Protected by the fake sinecure of Middle East Envoy for the Quartet (the US, EU, UN and Russia), Blair operates largely from a small fortress in the American Colony Hotel in Jerusalem, where he is an apologist for the US in the Middle East and Israel, a difficult task following the bloodbath in Gaza. […]

On 8 February, Andrew Rawnsley, the Observer’s former leading Blair fan, declared that “this shameful period will not be so smoothly and simply buried”. He demanded, “Did Blair never ask what was going on?” This is an excellent question made relevant with a slight word change: “Did the Andrew Rawnsleys never ask what was going on?” In 2001, Rawnsley alerted his readers to Iraq’s “contribution to international terrorism” and Saddam Hussein’s “frightening appetite to possess weapons of mass destruction”. Both assertions were false and echoed official Anglo-American propaganda. In 2003, when the destruction of Iraq was launched, Rawnsley described it as a “point of principle” for Blair who, he later wrote, was “fated to be right”. He lamented, “Yes, too many people died in the war. Too many people always die in war. War is nasty and brutish, but at least this conflict was mercifully short.” In the subsequent six years at least a million people have been killed. According to the Red Cross, Iraq is now a country of widows and orphans. Yes, war is nasty and brutish, but never for the Blairs and the Rawnsleys. […]

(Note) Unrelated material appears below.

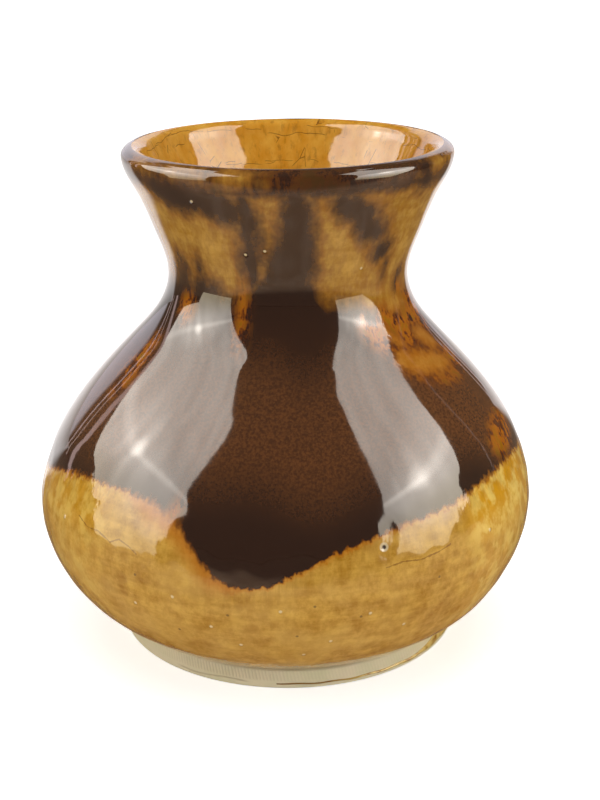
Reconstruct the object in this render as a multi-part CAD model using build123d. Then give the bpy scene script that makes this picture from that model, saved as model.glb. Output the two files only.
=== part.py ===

Ginny Dougary of the Sydney Morning Herald and the Times. Dougary recently accompanied Blair on what she described as his “James Bondish-ish Gulfstream” where she was privy to his “bionic energy levels”. She wrote, “I ask him the childlike question: does he want to save the world?” Blair replied, well, more or less, aw shucks, yes. The murderous assault on Gaza, which was under way during the interview, was mentioned in passing. “That is war, I’m afraid,” said Blair, “and war is horrible”. No counter came that Gaza was not a war but a massacre by any measure.